After his death, Maskell's body was exhumed and his DNA was tested against DNA discovered on Cesnik's body. Although his DNA did not match, he was not formally ruled out as a suspect.

==Lawsuit==
In 1992, the second sexual abuse allegation against Maskell was made public by Wehner. He was removed from the ministry that year, and sent for evaluation and "treatment" at The Institute of Living. Maskell was reinstated in 1993 after the Archdiocese claimed it was unable to corroborate the allegation through an internal investigation. However, on September 8, 1993, criminal charges regarding Wehner's allegation were filed through Maryland Deputy Attorney General Ralph S. Tyler III. The lawsuit was dropped after the court rejected repressed memories as a scientifically proven memory mechanism. In 1994, another lawsuit was filed by Wehner, this time with Lancaster and four others, included allegations against gynecologist Christian Richter, who engaged in abuse with Maskell. Lawyers representing the Archdiocese were able to have the second lawsuit dropped due to the statute of limitations.

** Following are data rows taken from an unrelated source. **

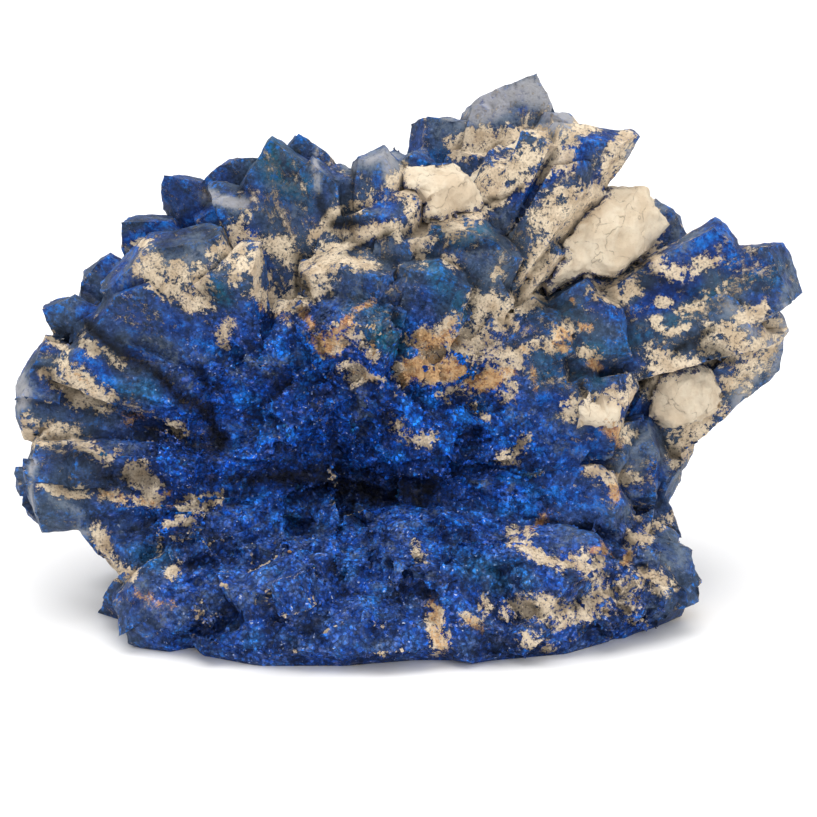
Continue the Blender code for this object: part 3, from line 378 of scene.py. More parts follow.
DRIFTS: dict[StainAndLight, Drift] = {
    StainAndLight.CLAY: Drift(1.0, 0.6, 0.4, 0.57, 0.70, upward=0.06),
    StainAndLight.IRON: Drift(1.0, 0.0, 1.0, 0.68, 0.84),
    StainAndLight.GLOOM: Drift(0.5, 1.0, 0.0, 0.62, 0.75),
    StainAndLight.BRIGHT: Drift(0.8, 1.0, 0.0, 0.5, 0.66),
    StainAndLight.FILM: Drift(0.55, 0.6, 0.4, 0.5, 0.68),
    StainAndLight.DUST: Drift(0.75, 1.0, 0.0, 0.45, 0.62),
    StainAndLight.TEAL: Drift(0.7, 0.0, 1.0, 0.55, 0.7),
}


@dataclass(frozen=True)
class FrontView:
    """Where the specimen is seen from, and how a point lands on its front."""

    aim: Point = (0.07, 0.01)
    aim_height: float = 11.7
    elevation: float = 18.0
    distance: float = 250.0
    lens: float = 180.1
    nearest: float = 0.01
    farthest: float = 10.0

    def flatten(self, points: np.ndarray) -> np.ndarray:
        """Places points on the front.

        Args:
            points: Positions in metres, one row each.

        Returns:
            Millimetres across and up, one row each.
        """
        local = points / MM - np.array([*self.aim, self.aim_height])
        tilt = math.radians(self.elevation)
        up = local[:, 2] * math.cos(tilt) + local[:, 1] * math.sin(tilt)
        depth = local[:, 1] * math.cos(tilt) - local[:, 2] * math.sin(tilt)
        near = self.distance / (self.distance + depth)
        return np.column_stack([local[:, 0] * near, up * near])

    def towards(self) -> Vector:
        """Gives the unit direction from the specimen to the viewer."""
        tilt = math.radians(self.elevation)
        return Vector((0.0, -math.cos(tilt), math.sin(tilt)))

    def add_camera(self) -> bpy.types.Object:
        """Adds the camera and makes it the scene's.

        Returns:
            The camera's object.
        """
        data = bpy.data.cameras.new("front_camera")
        data.lens = self.lens
        data.clip_start = self.nearest
        data.clip_end = self.farthest
        camera = bpy.data.objects.new("front_camera", data)
        bpy.context.scene.collection.objects.link(camera)
        aim = Vector((*self.aim, self.aim_height)) * MM
        camera.location = aim + self.towards() * self.distance * MM
        camera.rotation_euler = self.towards().to_track_quat("Z", "Y").to_euler()
        bpy.context.scene.camera = camera
        return camera


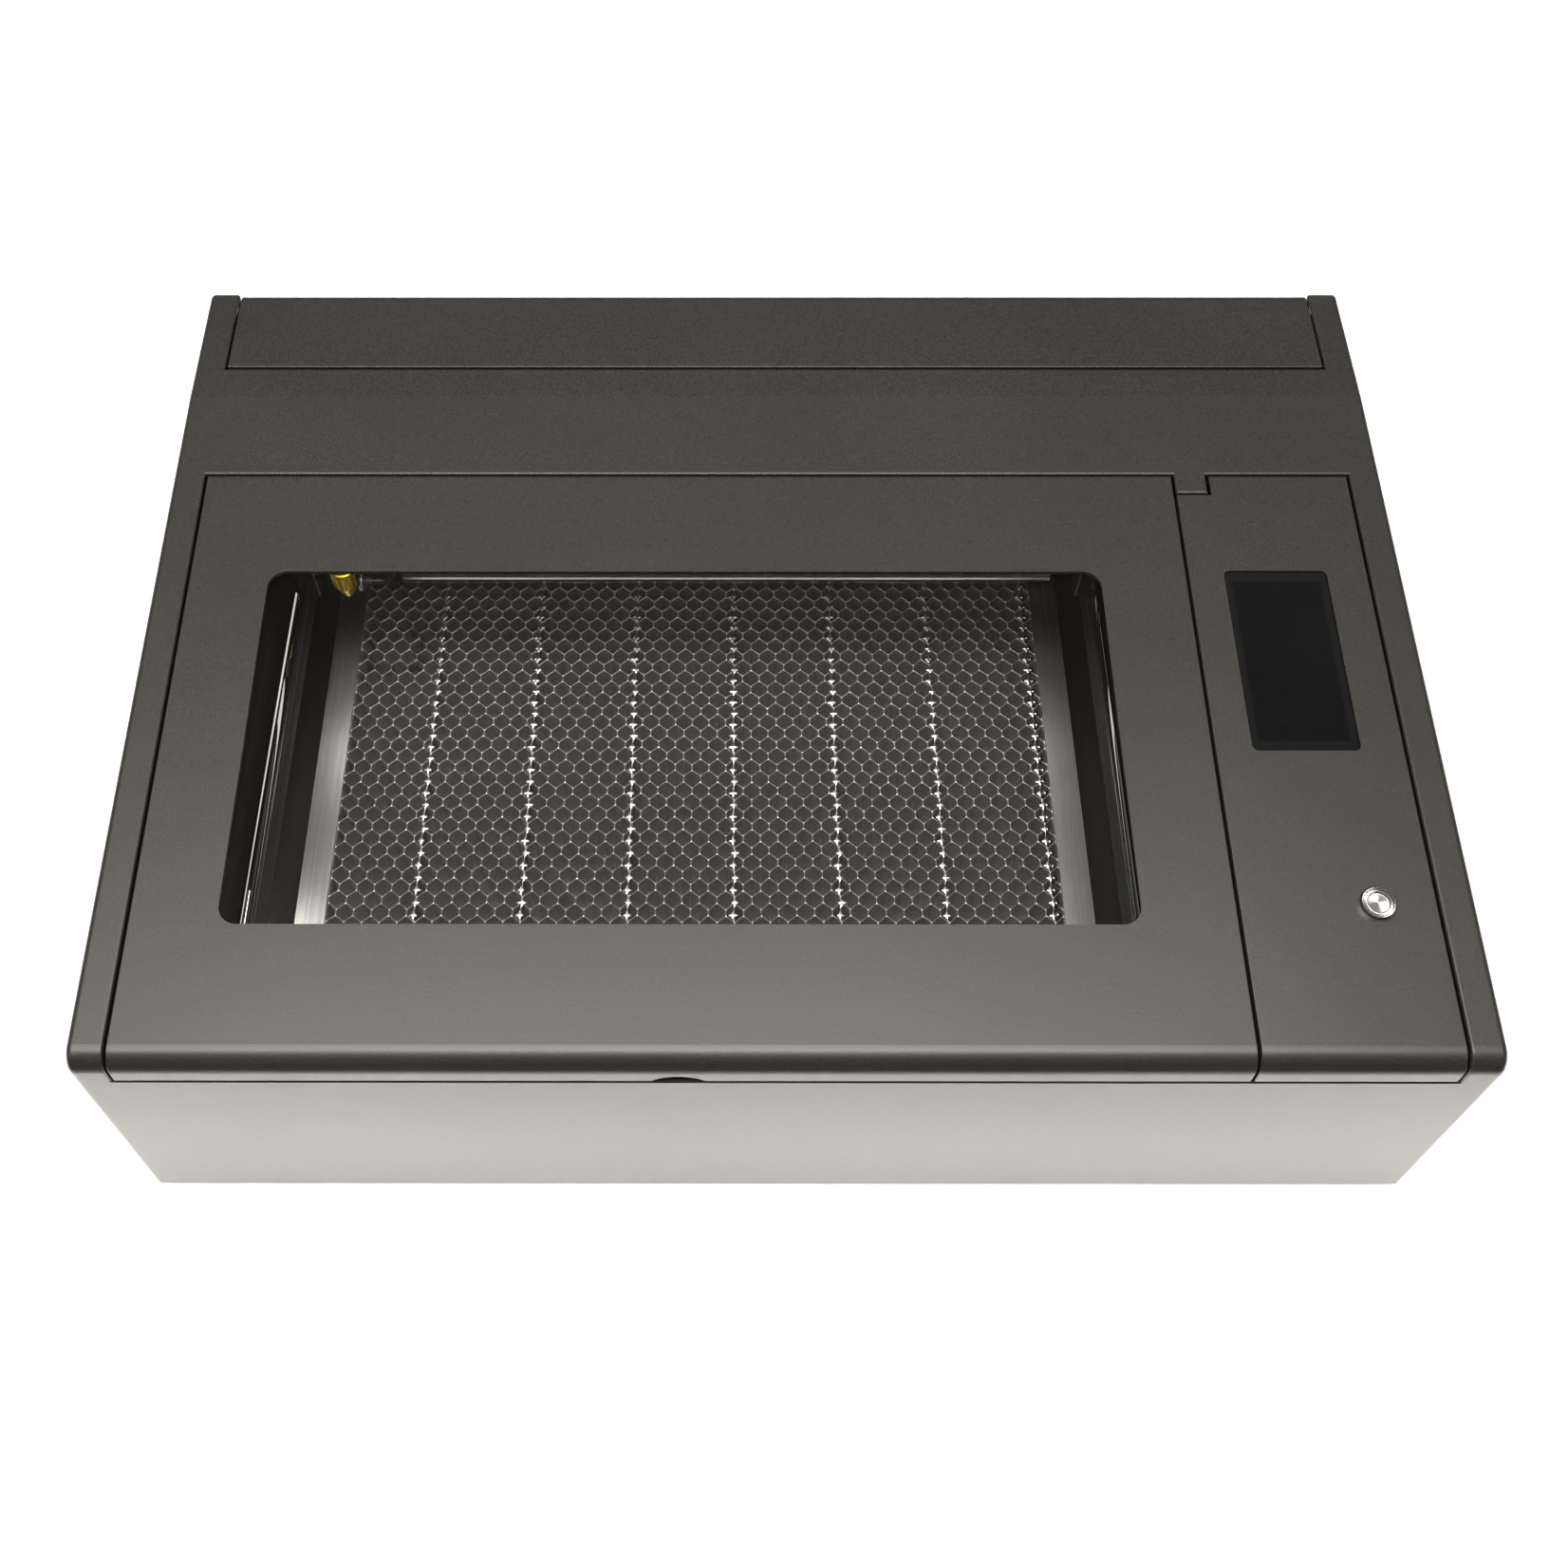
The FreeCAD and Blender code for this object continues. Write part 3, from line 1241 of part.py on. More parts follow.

Maskell was removed from the ministry on July 31, 1994. That same year, following the abuse allegations, Maskell fled to Wexford, Ireland, and was placed on "temporary leave". He was ordered not to perform any of his priestly duties. However, Maskell continued to practice psychology. According to Lancaster, "We do have word that there are two victims coming forward in Ireland."

The Diocese of Ferns was not made aware of Maskell's presence in Ireland by the archdiocese and it was only discovered after Maskell celebrated Mass without approval. Ferns Diocese kept a file on Maskell dating from April 19, 1995, to September 22, 1998. On June 25, 1996, Ferns Diocese, after requesting information from Baltimore regarding Maskell, was informed that he was placed on leave following accusations of sexual abuse and that his whereabouts were unknown to the Archdiocese.

==Death==
He claimed his innocence until his death due to a stroke on May 7, 2001. Maskell's body was exhumed on February 28, 2017, prior to the release of the Netflix documentary series The Keepers, for DNA testing involving the murder of Cathy Cesnik. Maskell's DNA did not match the forensic profile from 1970, although investigators noted that this did not definitively rule him out as a suspect. Though never formally charged, the Archdiocese of Baltimore had settled with sixteen of Maskell's possible victims for a total of $472,000.

==HSE investigation in Ireland==
In July 2017, the Health Service Executive (HSE) in Ireland opened an investigation into the employment of Maskell. As of October 2019, the HSE refused to offer any timeframe for the investigation. Abbie Schaub, a former student of Cesnik, expressed frustration that the HSE refused to release documentation to her concerning how Maskell was hired by the Eastern Health Board in 1995. She said: "Fr Maskell's employment, working with youngsters for the Irish health board, after he fled a trial for sexual abuse of minors in America, is cause for public concern. If there were problems in the background check system, these should be discussed and corrected."